Samsung Electronics fell 2.9 percent to 935,000 won in Seoul. Li & Fung Ltd., a toy and clothing supplier that counts the U.S. as its largest market, slid 2.9 percent to HK$14.30 in Hong Kong. James Hardie Industries SE, a building materials supplier that gets about 68 percent of sales from the U.S., slipped 1.9 percent to A$6.38 in Sydney.

Australian raw material producers dropped as BHP Billiton, Rio Tinto Group and other iron-ore and coal suppliers face paying about A$11 billion ($10.8 billion) in extra charges in the first three years of the mining tax passed by the lower house of Australia’s parliament yesterday.

BHP Billiton dropped 3.1 percent to A$34.51. Rio Tinto, the world’s second-largest mining company by sales, fell 3.4 percent to A$62.30. OneSteel Ltd., Australia’s second-biggest producer of the metal, sank 7.2 percent to 77 Australian cents.

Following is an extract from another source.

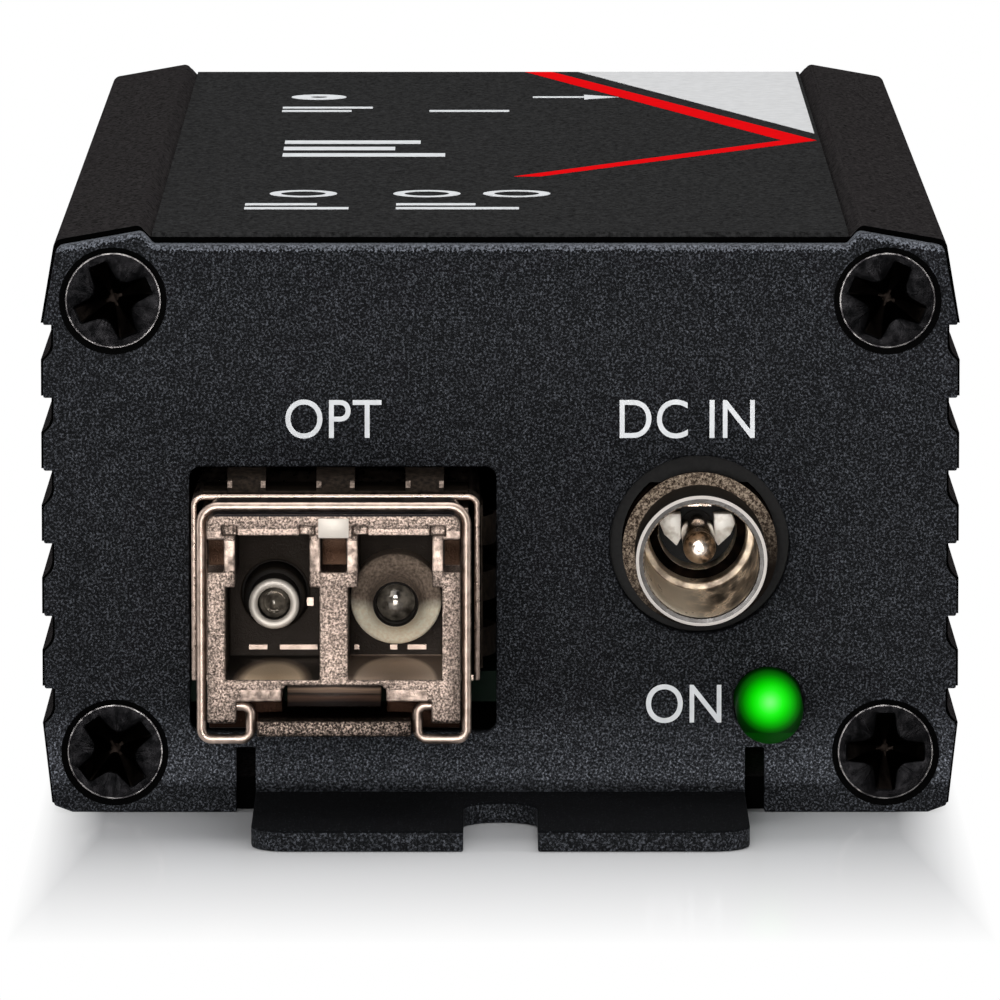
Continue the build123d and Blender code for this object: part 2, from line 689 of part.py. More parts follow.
# Transceiver housing: cast nose with two ports and a chin, and a tray behind it
fiber_xs = (cage_x - fiber_pitch / 2, cage_x + fiber_pitch / 2)
slider_bottom = cage_floor_top + slider_floor_gap
slider_top = slider_bottom + slider_sheet
groove_top = slider_top + slider_roof_gap
slider_front = nose_front + slider_front_setback
slider_back = lock_boss_y - lock_boss_size / 2 - slider_travel - slider_stop_gap
chin_front_clear = bail_y + (bail_pivot_z - bail_bottom_z) + wire_radius + 0.2
tray_floor = groove_top + cage_sheet
tray_x = module_width / 2 - module_side_wall
board_ledge = tray_x - module_board_width / 2 + cage_sheet
port_wall_back = port_back + port_back_wall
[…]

The MSCI Asia Pacific excluding Japan Index declined 18 percent this year through yesterday, compared with a 5.5 percent loss by the S&P 500 and a 19 percent drop by the Stoxx Europe 600 Index. Stocks in the Asian benchmark are valued at 11.2 times estimated earnings on average, compared with 12 times for the S&P 500 and 9.8 times for the Stoxx 600.

Chinese Manufacturing

Chinese lenders declined after HSBC Holdings Plc and Markit Economics said a preliminary survey showed a Chinese manufacturing index may fall to 48 in November from 51 last month. A reading below 50 indicates a contraction.

ICBC dropped 2.8 percent to HK$4.19 in Hong Kong. China Construction Bank Corp., the country’s second-largest lender, lost 1.7 percent to HK$5.20.

AirAsia Bhd. slipped 4.1 percent to 3.52 ringgit in Kuala Lumpur after the budget carrier posted a 53 percent drop in third-quarter profit on higher fuels costs.

Of the 312 companies on the MSCI Asia Pacific Excluding Japan Index that reported results since Oct. 11, 154 missed analysts’ estimates, while 114 exceeded expectations, according to data compiled by Bloomberg.

Huabao International Holdings Ltd. slumped 10 percent to HK$4.19 after the supplier of flavors and fragrances said food safety issues and the ongoing consolidation in the tobacco industry in China will have an adverse impact on the company’s earnings.